Phosphorescent’s Matthew Houck has hit a career high with the release of his sixth full-length album, Muchacho, which creates the perfect blend of electronica and Americana.

The album opens with bubbling electro synth and harmonized vocals in “Sun, Arise!,” which, along with its sister song “Sun’s Arising,” bookend the album. Don’t be fooled, however—they are a far cry from the eight other songs that come in between.

The remarkable feat Houck has accomplished with this album is managing to balance perfectly arranged instrumentals—creating a lush and monumental sound—with his strained, reedy, and hiccupping vocals. Rather than detracting from the music, Houck’s poignant and passionate voice drips with heartache and lost love, adding a very familiar and relatable human element that resonates with listeners. Even if you’ve never had your heart broken, when Houck croons, “I’ll fix myself up to come and be with you” in “Muchacho’s Tune,” he might as well have been reading a line out of your personal diary.

Muchacho’s breakout track is arguably “Song for Zula.” With its resonant synths and pedal steel guitar, this song contains some of the best lyrics of the album.

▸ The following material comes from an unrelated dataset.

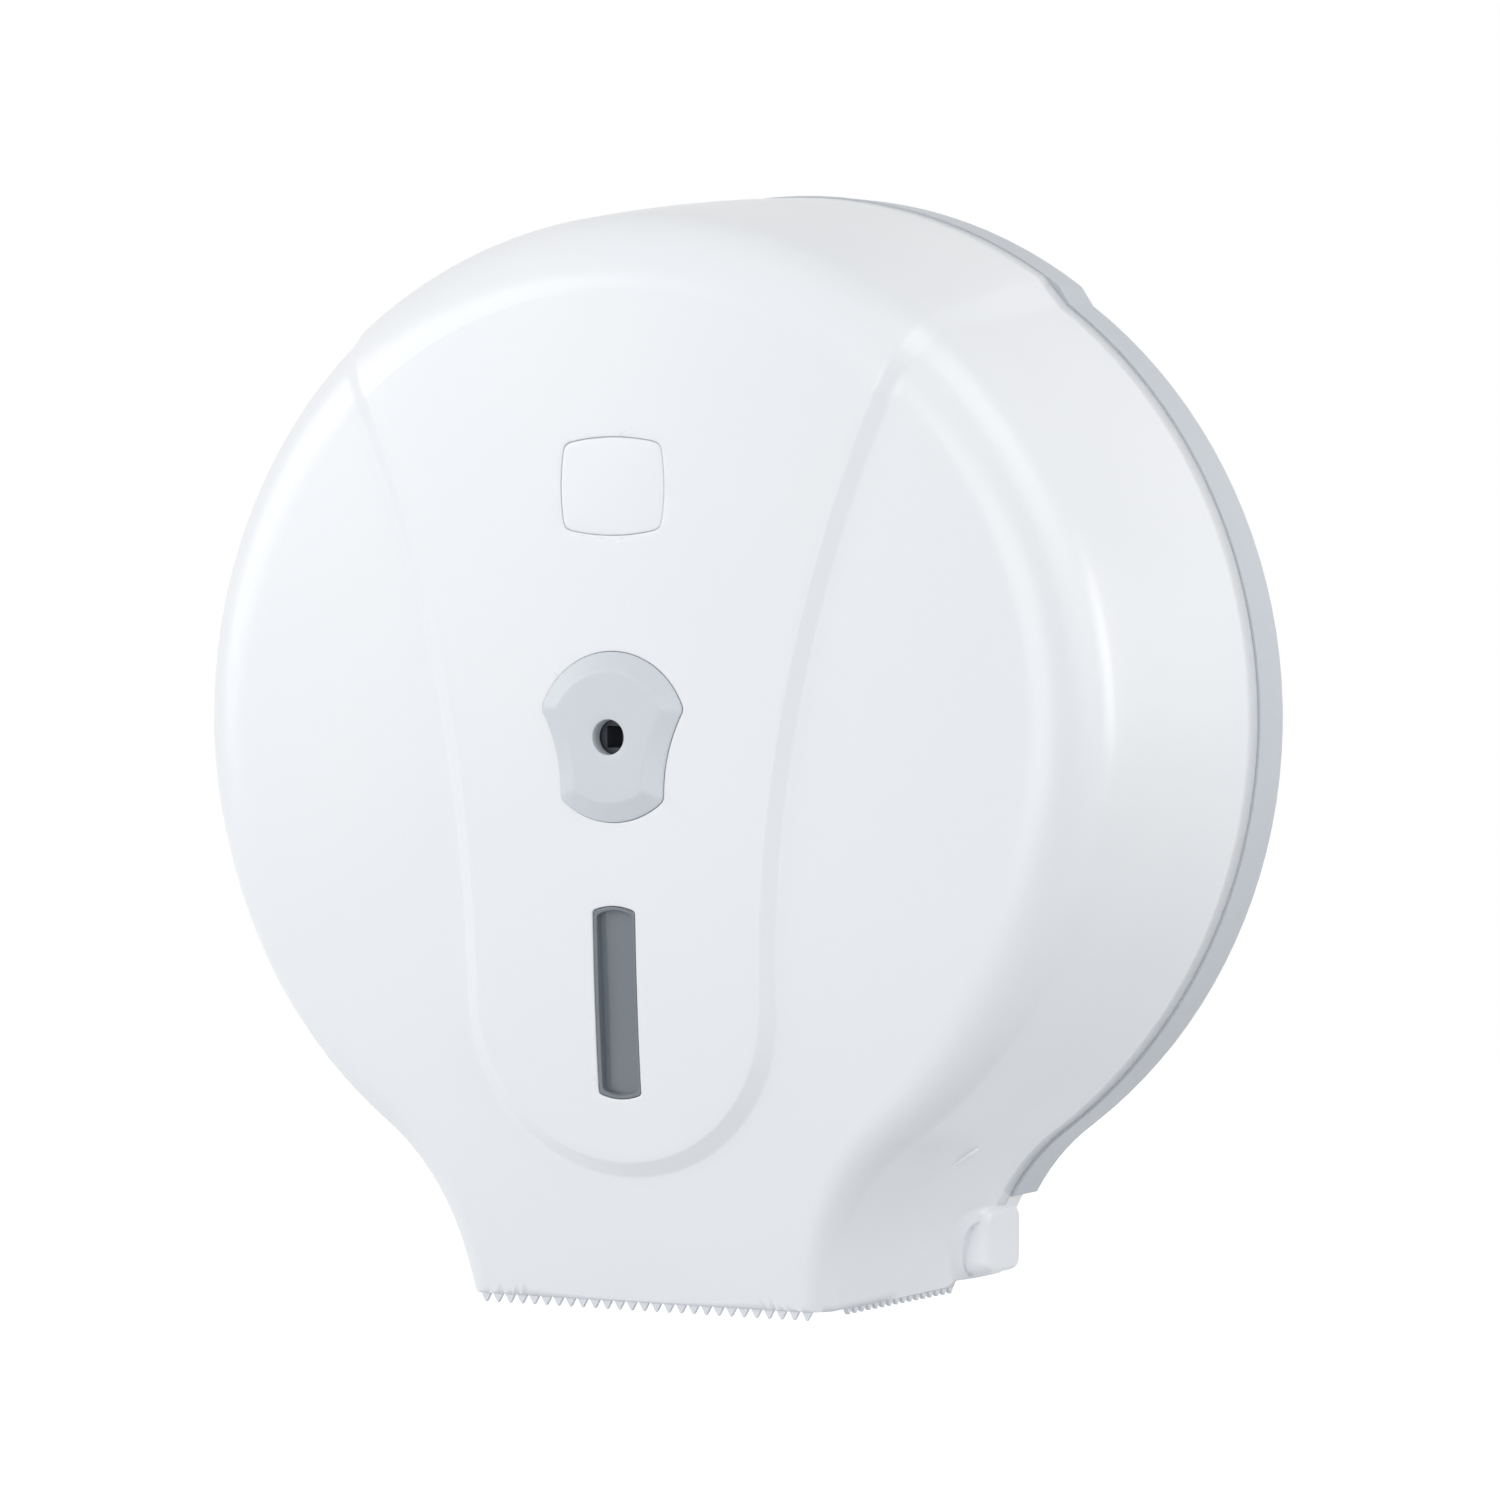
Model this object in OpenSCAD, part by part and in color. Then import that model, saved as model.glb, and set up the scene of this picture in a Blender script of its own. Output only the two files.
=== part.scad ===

It is obvious this troubled troubadour has seen some trying times as he sings, “Oh but I know love as a caging thing / Just a killer come to call from some awful dream.”

Nevertheless, Muchacho is not without its upbeat, foot-stomping moments as well. In particular “Ride On, Right On” and “A Charm/A Blade” recall earlier works and speak to Phosphorescent’s versatility, a mastery that seems to have come with time.